Kirkwood has a good pulse on the region beyond his hometown of Cape Coral, which also helps him anticipate economic trends. He's active in economic development organizations such as Lee County's Horizon Council and the Industrial Development Authority.

“Wayne is a regional thinker,” says Knight. “It requires regional thinking to survive,” he adds.

A healthier market
Kirkwood says the housing market continues to grow at a healthy pace. At this point, he's not worried about overbuilding or another boom.

In particular, Kirkwood says speculators aren't part of the recovery. “We don't want them to be,” he says, because speculators financed the boom that led to the bust.

Homebuyers now are those who plan to live in houses, not flip to investors. “That's a healthy market,” Kirkwood says.

Labor costs have risen, but Kirkwood says lower costs of materials such as copper have offset those expenses. The economic slowdown in China has lowered the prices of many commodities, to the benefit of construction firms in the U.S.

To control costs on big jobs that may require a temporary increase in labor, he contracts with a firm in Orlando called Rams that provides electricians on a temporary basis. “Firms like that are a burgeoning resource,” he says.


Labor heats up
As the construction industry recovers, subcontractors are bearing the brunt of labor shortages.

That's because they're caught between employees threatening to leave if they don't get paid higher wages and builders who are reluctant to pay more for work they subcontract, such as electrical wiring, plumbing and air-conditioning installation.

“I can tell you that without a doubt it's the worst I've ever seen,” says Jason Schreyer, who operates Sunset Air in Fort Myers. “I quit two large builders because the margins are terrible.”

Schreyer says entry-level jobs that used to pay $10 or $12 an hour now command $15 to $16. “And you have to pay $20 to keep them,” he adds.

“Since 2013, our tile contractor labor rates are up 50%. It's been a huge adjustment,” says Kirk Fagan, vice president and general manager at Wayne Wiles Flooring in Fort Myers. “We don't foresee it stopping anytime soon,” he adds.

The problem is especially acute for skilled trades where even job postings don't garner much response, says Gary Griffin, president of B&I Contractors in Fort Myers. Griffin says the commercial subcontractor is training employees for in-demand skills such as welders and specialty plumbers. “If you have skills, your value is significant,” says Griffin.

Sometimes it doesn't take much more for an employee to walk. “It's a little cutthroat,” says Wayne Kirkwood, president of Kirkwood Electric in Cape Coral. “I can lose a guy for 25 cents to 50 cents an hour,” he says.

“Almost daily we're getting requests from employees for more money,” says Chris Graff, project manager with Florida Heat and Air.

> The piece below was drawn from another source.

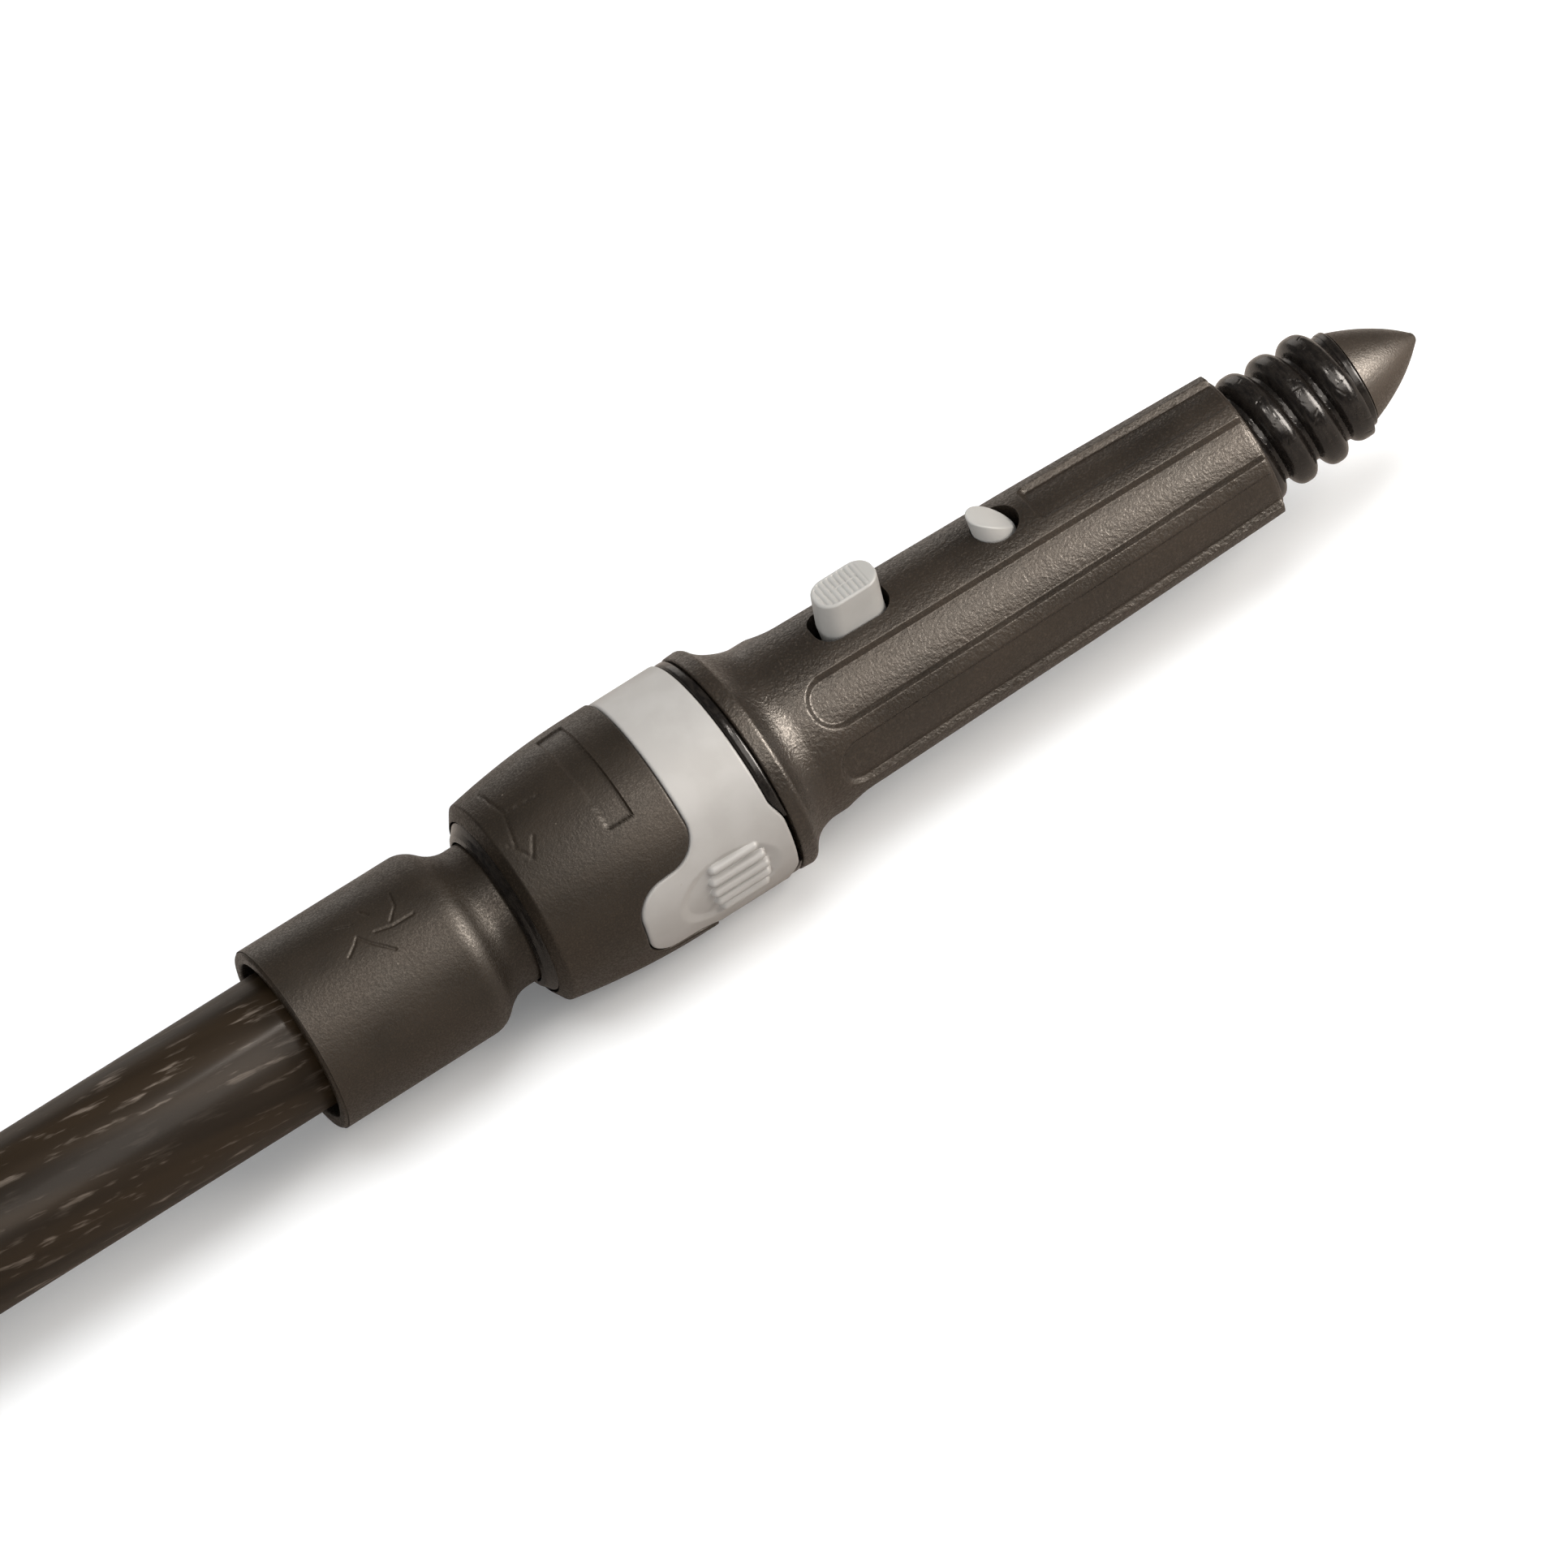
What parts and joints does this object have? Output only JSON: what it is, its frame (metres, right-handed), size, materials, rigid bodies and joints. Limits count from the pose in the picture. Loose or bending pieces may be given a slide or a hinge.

One of his service technicians left for what he says is $24 an hour at a rival company, significantly more than the prevailing wage.

The difference between what subcontractors have to pay their employees and the prices they can charge builders makes it tough to turn a profit. “We're getting killed by these numbers,” Graff says.

The problem is exacerbated because many construction workers left Florida during the downturn for booming areas like Texas and North Dakota, resulting in a lack of qualified labor for Florida's recovery. Despite falling oil prices and rising wages in Florida, those workers aren't coming back fast enough.

“We have not seen a significant number of folks from that [oil] industry back into construction, and I don't know why,” says Griffin.

Some of them may never come back to Florida. “It's not just that they're gone; they have different jobs,” says Brenda Talbert-Thomas, executive vice president of the Lee Building Industry Association.